In the old days newspaper reporters used to at least try and be objective in their coverage. Even if the editorial pages favored one ideological side or the other such as The Wall Street Journal, The Washington Times, The New York Times, and the The Washington Post, the stories attempted to be impartial. But today the political leanings of the press has spread seemingly by osmosis into articles which are purported to be stating facts.
Since I am a strong advocate of school choice allow me to bring up one example around this issue. As the Washington Post has been covering efforts in Congress to reauthorize the SOAR Act, almost every story has contained a paragraph identical to the one in this piece by Jenna Portnoy
“A Washington Post review found that most students enrolled in the voucher program attend Catholic schools but hundreds use their voucher dollars to attend schools that are in unconventional settings, such as a family-run K-12 school operating out of a storefront and a Nation of Islam school based in a converted Deanwood residence.”
At least in this instance a quote was included by Michael Musante, the government relations director for FOCUS, indicating that this school has exited the program. But impossible to locate would be a mention of the high caliber institutions that accept students receiving Opportunity Scholarship Program scholarships such as Archbishop Carroll High School, Georgetown Day School, Georgetown Visitation Preparatory School, Gonzaga College High School, Jewish Primary Day School of the Nation’s Capital, National Cathedral School, National Presbyterian School, Sidwell Friends School, and St. Albans School.
A few years ago I had the pleasure of visiting a small Catholic school located on Capitol Hill. St. Peters enrolls Pre-Kindergarten through eighth grade students and was awarded the National Blue Ribbon in 2013 by the U.S. Department of Education. To qualify as a Blue Ribbon School, standardized test scores in reading and in math must be among the top 15 percent nationally. St. Peters accepts about 10 OSP scholars a year.
Moreover, it appears that the Post’s Emma Brown has been on a mission to discredit any move by President Trump or U.S. Education Secretary Betsy DeVos when it comes to education. Here’s a portion of one of her news stories today that talks about the President’s budgetary proposal to end funding of the 21st Century Community Centers:
“The proposal is one cut among many in a budget that would slash federal education spending by $9 billion, or 13.5 percent, in 2018. Trump aims to eliminate billions for teacher training and scale back or end several programs that help low-income students prepare and pay for college.”
But not once, at anytime, will readers be told that there is nothing in the U.S. Constitution that permits Congress to allocate one dime toward public education.

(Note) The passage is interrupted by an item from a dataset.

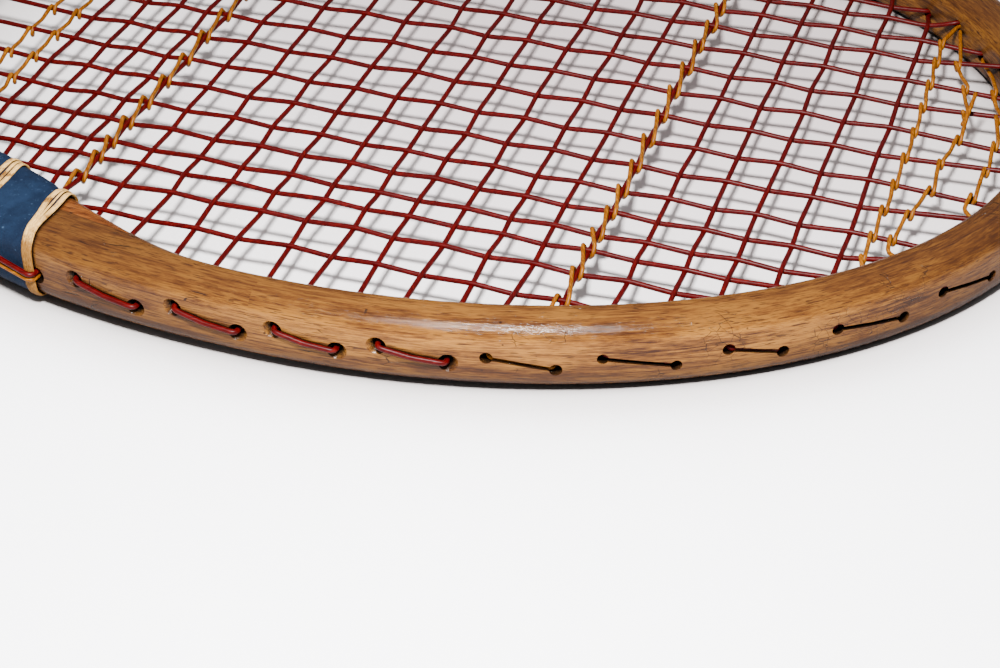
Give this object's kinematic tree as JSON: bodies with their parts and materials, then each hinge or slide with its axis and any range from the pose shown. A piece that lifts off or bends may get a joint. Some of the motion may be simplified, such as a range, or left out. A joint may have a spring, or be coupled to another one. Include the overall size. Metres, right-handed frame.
{
  "type": "tennis racket",
  "caption": "Vintage wooden tennis racket: oval bent-wood head with woven strings, bound shoulders, solid throat, slim shaft and an eight-sided leather grip.",
  "frame": {"origin": "centre of the butt's end face", "axes": "+X runs along the racket from the butt to the tip of the head, the string plane is Z = 0 with +Z out of its front face, and +Y is the left side seen from the grip"},
  "size_m": [0.686, 0.231, 0.0328],
  "materials": {
    "bow_wood": "satin varnish",
    "wedge_wood": "satin varnish",
    "core_wood": "satin varnish",
    "handle_wood": "bare",
    "grip_leather": "worn",
    "collar_tape": "woven tape",
    "butt_leather": "worn",
    "brass_tack": "aged",
    "blue_binding": "worn cloth",
    "whipping_thread": "waxed thread",
    "red_string": "varnished gut",
    "gold_string": "varnished gut"
  },
  "bodies": {
    "root": {"bow": "bow_wood", "throat_wedge": "wedge_wood", "shaft_core": "core_wood", "handle_face_front": "handle_wood", "handle_face_back": "handle_wood", "handle_cheek_left": "handle_wood", "handle_cheek_right": "handle_wood", "leather_grip": "grip_leather", "grip_collar": "collar_tape", "butt_cap": "butt_leather", "butt_tacks": "brass_tack", "shoulder_binding_left": "blue_binding", "shoulder_binding_right": "blue_binding", "head_whipping_left": "whipping_thread", "head_whipping_right": "whipping_thread", "middle_whipping_left": "whipping_thread", "middle_whipping_right": "whipping_thread", "throat_whipping_left": "whipping_thread", "throat_whipping_right": "whipping_thread", "main_string": "red_string", "cross_string": "red_string", "head_wrap_string": "gold_string", "throat_wrap_string": "gold_string", "tip_trim_string_1": "gold_string", "tip_trim_string_2": "gold_string", "tip_trim_string_3": "gold_string", "throat_trim_string_4": "gold_string", "throat_trim_string_5": "gold_string"}
  },
  "joints": []
}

Here’s more from the same article:
“Trump’s push for choice is also likely to face political headwinds: Democrats almost uniformly oppose vouchers. So do some Republicans. And the president’s proposal to allow $1 billion in federal funds to follow poor children to the public schools of their choice — while thin on details — sounds a lot like a proposal that failed to pass the GOP-led Senate in 2015.”
In the District of Columbia, over 41,000 children, 46 percent of all kids attending public schools, are exercising their privilege to utilize school choice by attending a charter school. There are an estimated 22,000 more on wait lists to get in. Ms. Brown may be philosophically opposed to a marketplace in education, or she may want to return to a simpler time when everyone just went to their neighborhood school. However, school choice is here to stay. Fortunately for America’s children, especially those that live in poverty, the rest of the country may finally get to experience what D.C. has enjoyed for over two decades.